By the time we reached my destination on the Upper East Side, a chill had settled over the car. I tipped him generously—as if this were proof of my high-mindedness—but as I got out, I realized I was pissed off. I had been so reasonable. Why had he persisted with that anti-Semitic nonsense?

Angry as I was, I did not think to fear this smiling, charming man. I did not think to call the FBI and report his warning. I'm no stool pigeon. After all, 50 years earlier, my innocent grandfather, an Italian opera singer named Ezio Pinza, had been thrown in an internment camp by Hoover's G-men—detained for several months as an enemy alien in wartime, without ever seeing the charges against him. I was not going to be a party to government surveillance of this obviously harmless driver. That wouldn't be my style.

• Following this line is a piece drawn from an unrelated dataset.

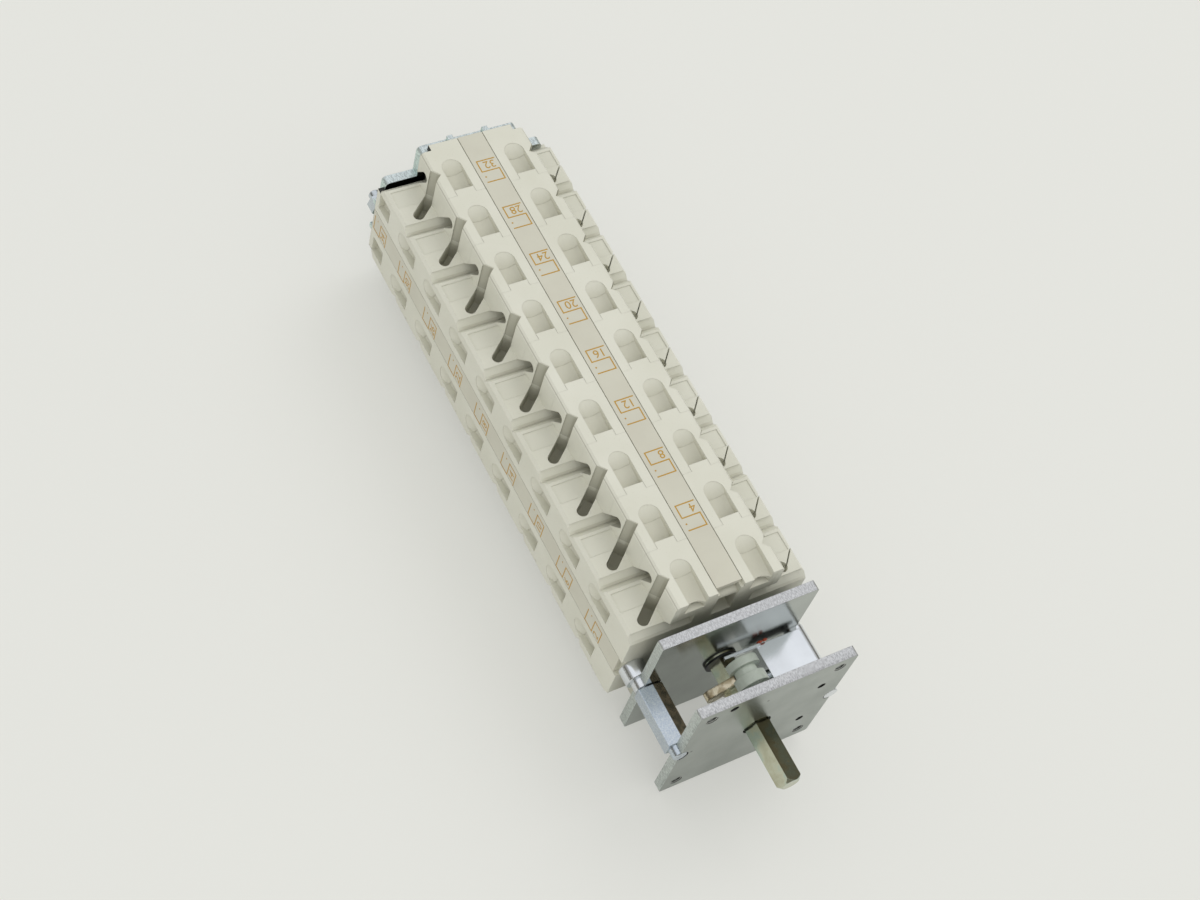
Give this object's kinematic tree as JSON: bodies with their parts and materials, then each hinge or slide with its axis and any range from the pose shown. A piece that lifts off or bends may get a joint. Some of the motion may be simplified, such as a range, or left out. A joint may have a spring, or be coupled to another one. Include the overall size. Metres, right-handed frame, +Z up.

In the hours after the towers fell, as the debris rained on my Brooklyn neighborhood and the plume of smoke turned day into hideous twilight, I thought again and again of the glib and handsome driver. For a couple of angst-ridden hours, I even wondered if I could have prevented the horror somehow, if only I had been willing to play the role of informant. If only I had taken him seriously.

And then another part of our conversation came swimming up out of my memory. We had talked about my fear of flying. He was dismissive of my apprehension. He had been, he told me proudly, an air-traffic controller back in Egypt, and was going to air-traffic control school out near LaGuardia so he could do the same work here. He trusted the system because he knew it from the inside.

Suddenly, getting through to the FBI seemed like the most important thing I could do.

I was frightened—of reprisal from him and his friends? Of the knock of a federal agent on my own door? I decided to make the call from a pay phone. I got the number from a scroll that crawled by on the television while Ashcroft was speaking woodenly about the duty of American citizens. I scribbled it on a tiny piece of paper, shoved it in my pocket and went looking for a pay phone. An American citizen on her way to do her duty.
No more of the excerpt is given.